Let's get real: Who's up for a(nother ontological/epistemological) quest?

Thanks for the update, Ed.

I expressed some of my misgivings about Gabriel’s project in our last (unrecorded, unfortunately) talk. I had said (something to the effect of) that his kind of philosophizing makes people dislike (ok, maybe I said “hate”) philosophers.

Granted, he is obviously a competent and deservedly well-respected philosopher—but just at face value, his claim that “the world does not exist” struck me as too cutesy, or disingenuous, to take seriously—in other words, as just the kind of counter-intuitive claim that a philosopher would stereotypically make to get us to supposedly “think.”

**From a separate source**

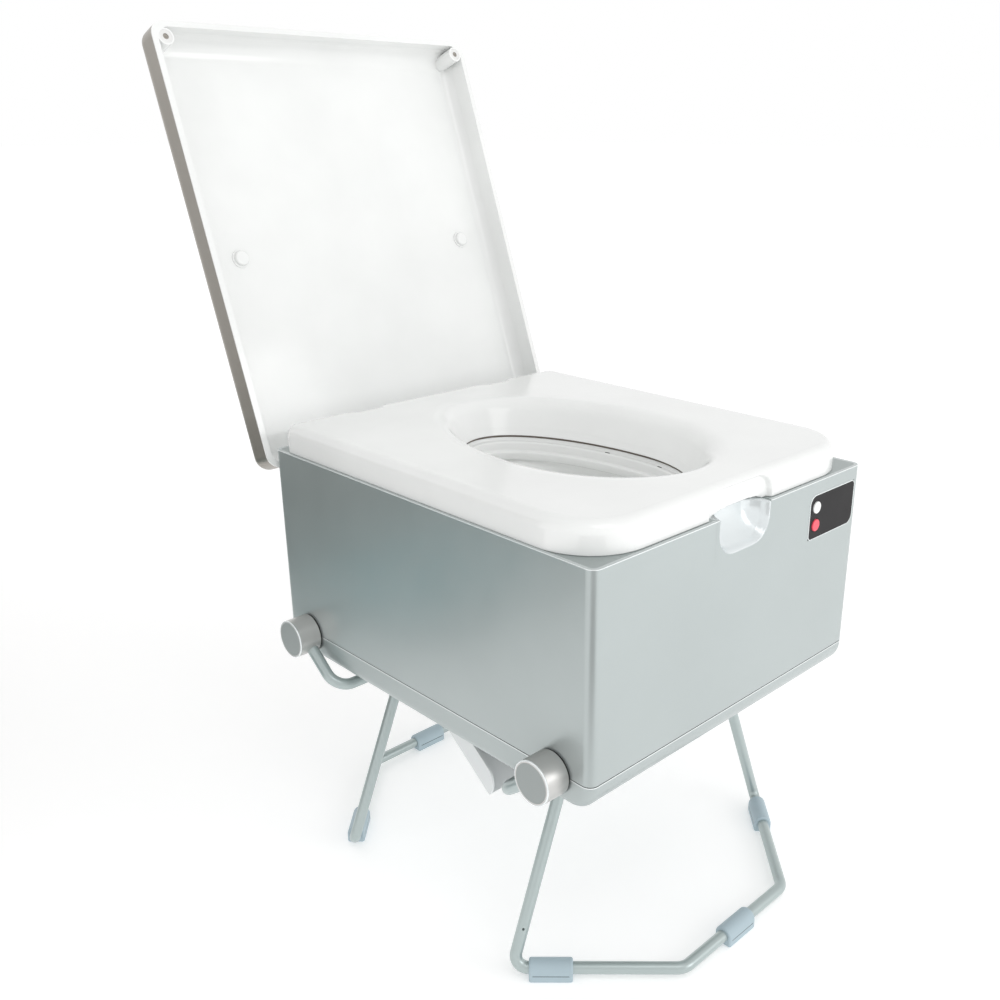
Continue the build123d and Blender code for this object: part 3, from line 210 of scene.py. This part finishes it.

Of course the world doesn’t “exist” in the same way that things in the world exist—including things in our “inner worlds.” But then, neither does “consciousness” or the “mind” or any ground-reality exist in any way we can simply locate.

My question for Gabriel: If the world does not exist, then how is it that we can be approaching the brink of another “world war”? The world may not ex-ist, but it nonetheless IS, and we have to deal with it…

From what I can tell, in his attempt to chart a course beyond postmodern constructivism, he does not give enough weight to the role that language plays in framing the realities we experience. (Otherwise, he could not simply presuppose that there is a reality called “Vesuvius,” even granted multiple perspectives on Vesuvius.)

Sure, he’s been through the “linguistic turn” (referencing Heidegger multiple times, for example—though only summarily to dismiss him), but I wonder how deeply he’s absorbed the implications of Heidegger’s thinking on the relationship between “language” and “world.”

Of course, we’d have to read through his whole book to sort through these issues. I may give the rest of his book a more careful read myself, if the time opens up. But in sum, I just didn’t find his opening claims—that we need a “new realism,” that “the world does not exist”—to be sufficiently compelling to follow his arguments through.

Thanks, though, for rattling the cage and getting another conversation started!